- Coco at the Republican marches of 2015
- Born: Corinne Rey 21 August 1982 (age 43) Annemasse, France
- Nationality: French
- Area: Cartoonist
- Pseudonym: Coco

Signature
- Signature of Coco

= Coco (cartoonist) =

French cartoonist

Corinne Rey (born 21 August 1982) is a French cartoonist who publishes under the pen name Coco.

==Biography==
Corinne Rey was born 21 August 1982 in Annemasse in eastern France. Under the pen name "Coco" she has published in periodicals such as Charlie Hebdo, Les Inrockuptibles, and L'Écho des savanes. Public figures such as politicians Dominique Strauss-Kahn and François Hollande are frequent targets of her political cartoons. She has won a number of awards for her cartooning.

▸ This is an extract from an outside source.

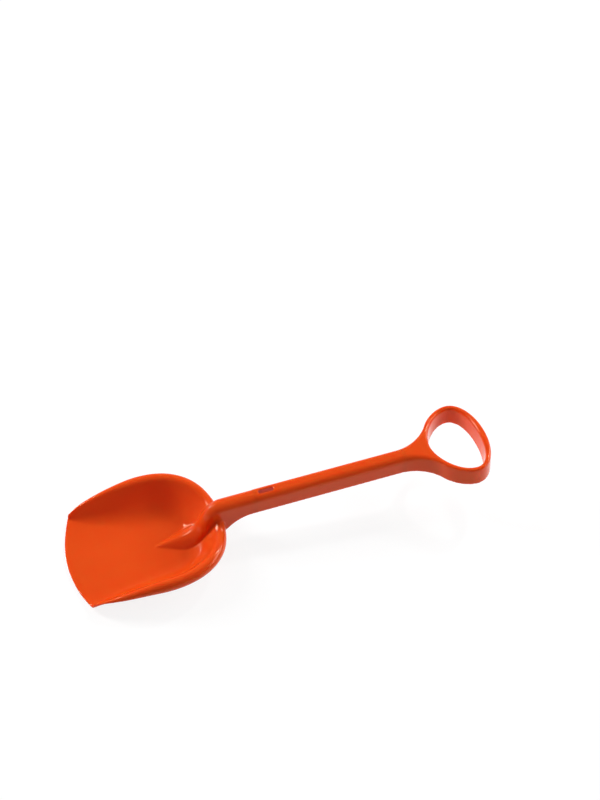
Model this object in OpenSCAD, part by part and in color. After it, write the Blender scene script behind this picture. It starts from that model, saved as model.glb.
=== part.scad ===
// Child's sand shovel with a D grip, moulded in one go from tough plastic.
// +X runs from the digging edge to the grip, +Z is up, the blade floor rests on Z = 0.
// Each node is one region of the moulding and meets its neighbours face to face.

/* [Overall] */
// length from the digging edge to the end of the grip
overall_length = 401.6; // [360:0.1:440]
// thickness of the moulded shell
wall = 2.5; // [2:0.1:3]
// thickness left at the digging edge
edge_thickness = 1.2; // [0.8:0.1:2]
// length over which the underside thins towards that edge
edge_taper = 9; // [3:0.5:20]

/* [Scoop] */
// widest point of the scoop, measured from the digging edge
wide_station = 78; // [70:0.5:90]
// distance from the widest point back to the centre of the rolled rim
back_reach = 60.8; // [55:0.1:70]
// half of the width between the centres of the rolled rim
rim_half_width = 61; // [56:0.5:68]
// squareness of the back outline, 2 is a true ellipse
back_squareness = 2.3; // [2:0.05:2.6]
// half of the width over the front corners
corner_half_width = 51.5; // [46:0.5:56]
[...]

Rey has worked for Charlie Hebdo since 2009, where she did editing and contributed editorial cartoons. She was present at the 2015 massacre at the Charlie Hebdo offices in which twelve were killed. On 7 January 2015, two masked gunmen approached her at the building that houses the Charlie Hebdo offices. They threatened to kill her, and her young daughter, if she did not enter the passcode to enter the building. They took her to the Charlie Hebdo on the second floor, where she witnessed them kill cartoonists Georges Wolinski and Cabu as she hid under a desk. The gunmen proceeded to another room and fired on the fifteen people in a meeting in progress.